Finding Slow Queries via pg_stat_statements
-- Enable extension
CREATE EXTENSION IF NOT EXISTS pg_stat_statements;
-- postgresql.conf
-- shared_preload_libraries = 'pg_stat_statements'
-- pg_stat_statements.max = 10000
-- pg_stat_statements.track = all
-- Top by total time (most important)
SELECT
left(query, 100) AS query_preview,
calls,
round(total_exec_time::numeric, 0) AS total_ms,
round(mean_exec_time::numeric, 2) AS avg_ms,
round(stddev_exec_time::numeric, 2) AS stddev_ms,
rows
FROM pg_stat_statements
WHERE dbid = (SELECT oid FROM pg_database WHERE datname = current_database())
ORDER BY total_exec_time DESC
LIMIT 20;
-- Reset statistics after optimization
SELECT pg_stat_statements_reset();
Patterns of Slow Queries and Solutions
Seq Scan on Large Table
-- Slow: full scan
SELECT * FROM orders WHERE status = 'pending';
-- EXPLAIN: Seq Scan on orders (rows=5000000) Filter: status='pending'
-- Solution: index
CREATE INDEX CONCURRENTLY idx_orders_status ON orders(status)
WHERE status IN ('pending', 'processing');
-- Partial index — only for active statuses, smaller size
-- Even better: covering index (doesn't access table)

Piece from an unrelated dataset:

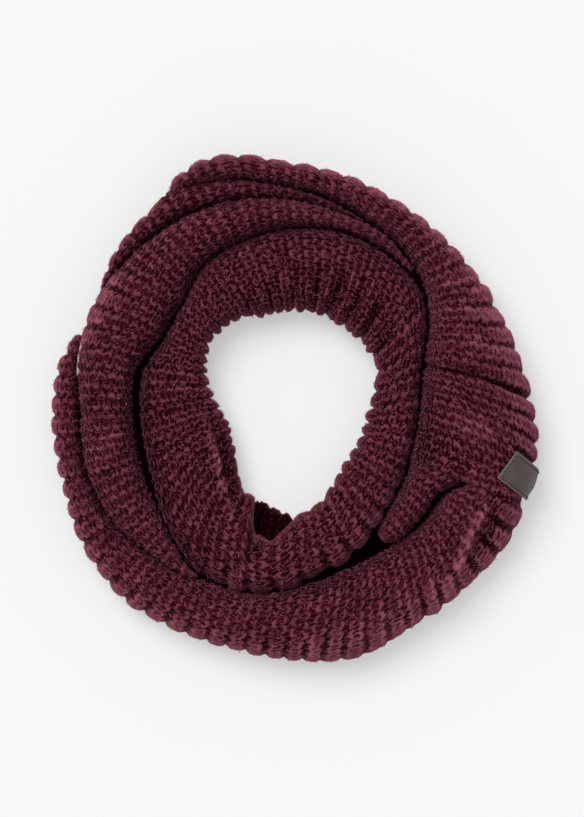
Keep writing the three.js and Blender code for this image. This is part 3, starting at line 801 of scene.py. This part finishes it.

CREATE INDEX CONCURRENTLY idx_orders_status_cover
ON orders(status, created_at DESC)
INCLUDE (id, user_id, total_amount)
WHERE status IN ('pending', 'processing');
Inefficient JOIN
-- Slow: JOIN without index on orders.user_id
SELECT u.name, o.total
FROM users u
JOIN orders o ON o.user_id = u.id
WHERE u.registered_at > '2025-01-01';
-- EXPLAIN: Hash Join ... Seq Scan on orders (rows=5000000)
-- Solution
CREATE INDEX CONCURRENTLY idx_orders_user_id ON orders(user_id);
-- After: Hash Join ... Index Scan on orders
N+1 Query in ORM
This is not a SQL problem but architectural, but shows as slow queries:
-- N+1: 1 query for list + N queries for each related object
-- In pg_stat_statements: simple SELECT executed 10000 times per second
-- In Eloquent: was
$orders = Order::all();
foreach ($orders as $order) {
echo $order->user->name; // N queries to users
}
-- Now: eager loading
$orders = Order::with('user:id,name')->get();
-- One JOIN instead of N queries
Sorting Without Index
-- Slow: Sort Method: external merge Disk: 45678kB
SELECT * FROM events ORDER BY created_at DESC LIMIT 100;
-- EXPLAIN: Sort ... actual time=3400ms
-- Sorting via temporary disk file
-- Solution: index on sort field
CREATE INDEX CONCURRENTLY idx_events_created_at ON events(created_at DESC);
-- After: Index Scan Backward — 0.3ms
LIKE with Prefix Wildcard
-- B-Tree index doesn't work for LIKE '%text%'
SELECT * FROM products WHERE name LIKE '%phone%';
-- EXPLAIN: Seq Scan, Filter: name LIKE '%phone%'
-- Solution 1: pg_trgm for any LIKE
CREATE EXTENSION IF NOT EXISTS pg_trgm;
CREATE INDEX CONCURRENTLY idx_products_name_trgm
ON products USING gin(name gin_trgm_ops);
-- Now LIKE '%phone%' uses index
-- Solution 2: full-text search for text queries
ALTER TABLE products ADD COLUMN search_vector tsvector;
CREATE INDEX idx_products_fts ON products USING gin(search_vector);
UPDATE products SET search_vector = to_tsvector('english', name || ' ' || description);
-- Query:
SELECT * FROM products
WHERE search_vector @@ plainto_tsquery('english', 'phone Samsung');
Function on Indexed Column
-- Bad: function on column disables index usage
SELECT * FROM orders WHERE DATE(created_at) = '2025-01-15';
-- EXPLAIN: Seq Scan (function DATE() applied to each row)
-- Good: range without function
SELECT * FROM orders
WHERE created_at >= '2025-01-15 00:00:00'
AND created_at < '2025-01-16 00:00:00';
-- EXPLAIN: Index Scan (uses index on created_at)
-- Or: functional index
CREATE INDEX idx_orders_date ON orders(DATE(created_at));
SELECT * FROM orders WHERE DATE(created_at) = '2025-01-15';
Analysis Tools
# auto_explain: automatically log plans for slow queries
# postgresql.conf:
# shared_preload_libraries = 'pg_stat_statements,auto_explain'
# auto_explain.log_min_duration = 1000 # ms
# auto_explain.log_analyze = true
# auto_explain.log_buffers = true
# Plan visualization: https://explain.dalibo.com or https://explain.depesz.com
# Copy output of EXPLAIN (ANALYZE, BUFFERS, FORMAT JSON) — get visual tree
Optimization Process
- Find top-10 queries by
total_exec_timeviapg_stat_statements -
EXPLAIN (ANALYZE, BUFFERS)on each - Identify bottleneck: Seq Scan, sort, hash join
- Create or modify index (
CONCURRENTLY— without locking) -
ANALYZE table_name— update statistics - Repeat
EXPLAIN ANALYZE— compare plans -
pg_stat_statements_reset()— reset and observe new statistics
Cycle takes from hours to days depending on number of problem queries and data volume.